Mould and condensation can be prevented quite simply by altering a few of your habits.
For example, if you put an inch of cold water into your bath before running the hot tap this will cut down considerably on steam.
Drying clothes indoors can increase condensation levels, particularly if you allow them to dry on hot radiators. If you do find it necessary to dry your wet clothes in this way then opening a window will help prevent the build-up of excess moisture. Tumble dryers can be useful, but it is vital that the appliance is vented outside during use.
Condensation can often form on windows. To prevent the formation of mould it’s important that you wipe off any excess moisture as and when it appears.
Mould can grow in wardrobes and cupboards if they are overfilled. To prevent mould growth make sure that they are adequately ventilated by leaving ample space at the back of shelves and fitting ventilators in doors. In addition, it’s also important to leave gaps between your furniture and walls to allow air to circulate freely.

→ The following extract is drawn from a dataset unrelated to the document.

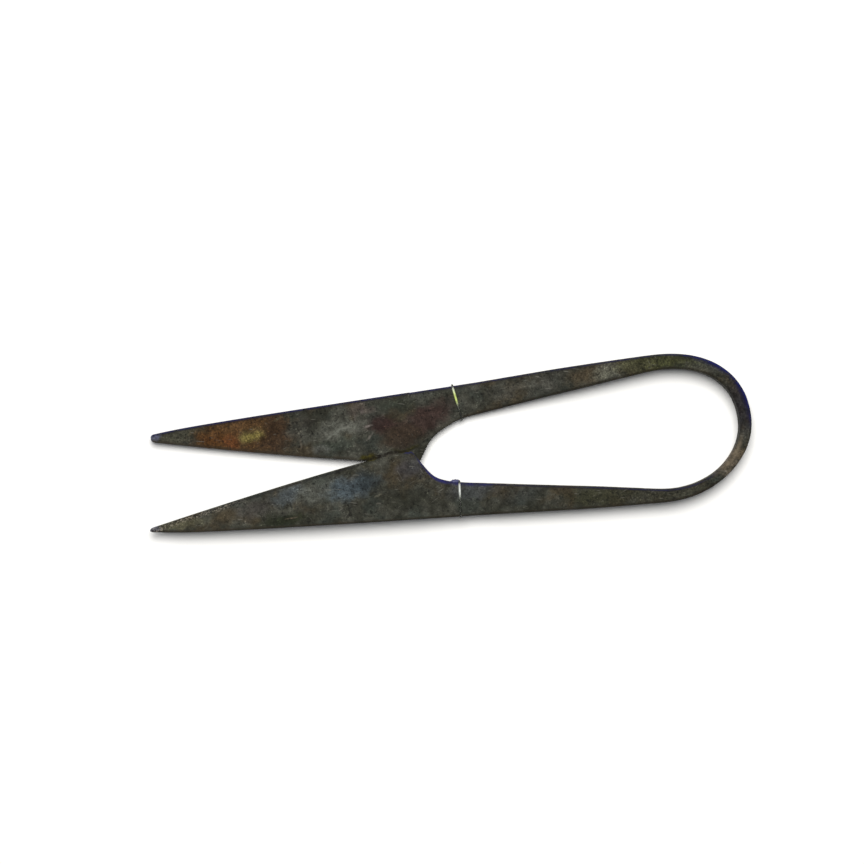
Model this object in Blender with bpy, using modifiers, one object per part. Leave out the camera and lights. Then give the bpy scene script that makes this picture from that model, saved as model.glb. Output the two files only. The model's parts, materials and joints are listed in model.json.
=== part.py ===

During cooking or bathing remember to keep doors closed to prevent water vapour spreading to adjacent rooms. If you have an extractor fan fitted then remember to switch it on, particularly in rooms without windows that can be opened. When cooking don’t let kettles and pans boil for longer than is necessary.
If mould does appear in your property it is usually as a result of condensation. Mould can be removed by cleaning affected surfaces with a bleach solution, and areas can be painted with a special preventative paint. However, prevention is better than cure, and by tackling the causes of the initial condensation mould can usually be avoided altogether.